La miope dirigencia política actual insiste en apostar a la ideología y los trasnochos norte-sur, a las alianzas del mundo en desarrollo del pasado como el Movimiento de los No  Alineados y la retórica tercermundista, aderezada con algo de exportaciones y contrabando de productos básicos, provenientes, sobre todo, del crimen organizado.  Nada que implique el uso del cerebro está en su lista de prioridades. Mientras, en la era del conocimiento, los Estados intercambian sobre todo tecnologías (que no son otra cosa que productos con un altísimo componente de conocimiento), valoran su recurso humano, lo forman e intentan captarlo de otros mercados, y se esfuerzan por preparar a sus ciudadanos para participar con éxito en este mundo de nuevas complejidades.
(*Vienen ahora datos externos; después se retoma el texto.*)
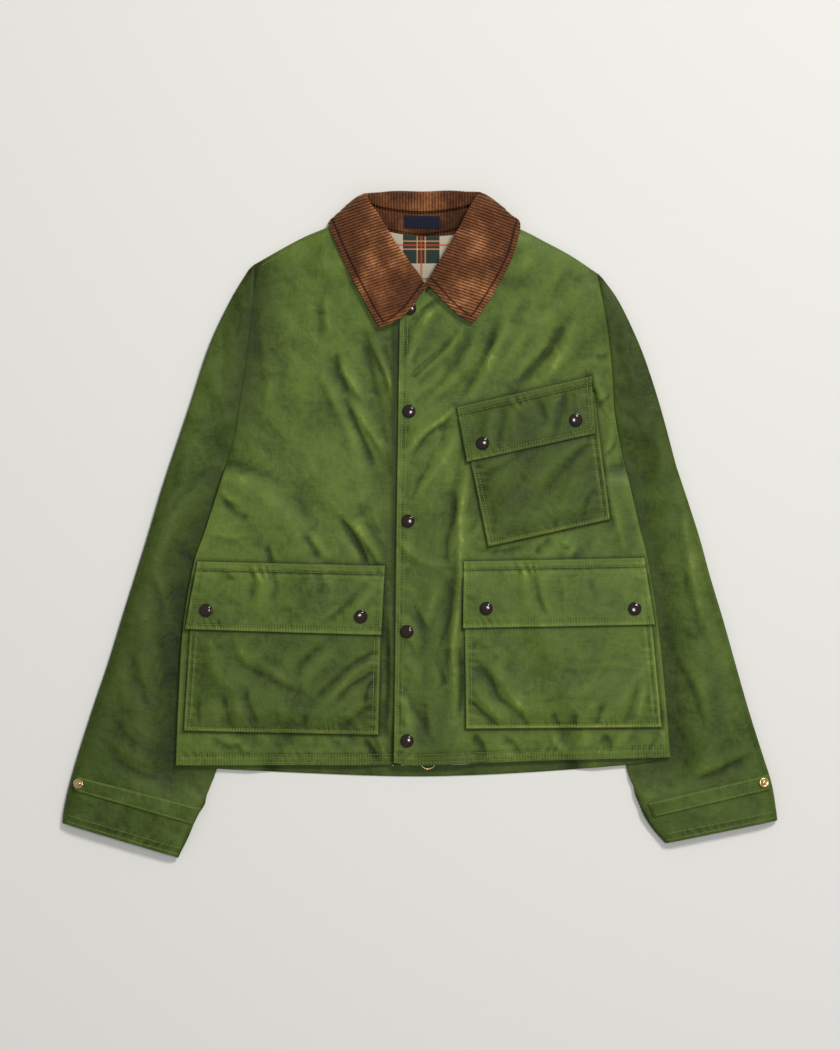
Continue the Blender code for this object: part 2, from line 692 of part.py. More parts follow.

Venezuela, en cambio, no sólo sigue expulsando de su territorio a millones de connacionales, sino que insiste además en ser uno de los 40 Estados bajo investigación en la ONU –junto a China, Rusia, Myanmar, Siria, Libia, Nicaragua, Bielorrusia o Yemen– a través de los mecanismos de investigación del Consejo de Derechos Humanos, o a través del  monitoreo de la Oficina del Alto Comisionado, y se molesta cuando uno u otro le señalan que continúa decreciendo el espacio cívico, que siguen utilizando las fuerzas de seguridad el Estado arbitrariamente para apresar opositores o personas percibidas como tales, o que siguen violando el derecho a la libertad de expresión y opinión. Quienes siguen aferrados al poder en Venezuela, se molestan cuando le señalan que han cometido crímenes de lesa humanidad y se confirma que en Venezuela no hay administración de justicia, y el fiscal de la CPI les confirma que aunque sigan tratando de obstaculizar el proceso de investigación, los responsables serán enjuiciados internacionalmente por crímenes penales.

A esto parece reducirse su política exterior. Apuestan al olvido y al desgaste del sistema multilateral, apuestan a la inoperancia de la gobernanza mundial, y no parecen darse cuenta, o no quieren admitirlo, de que el mundo los dejó de lado, que, gracias a su indolencia, en la era de los minilaterales, Venezuela es hoy parte de la marginalidad mundial.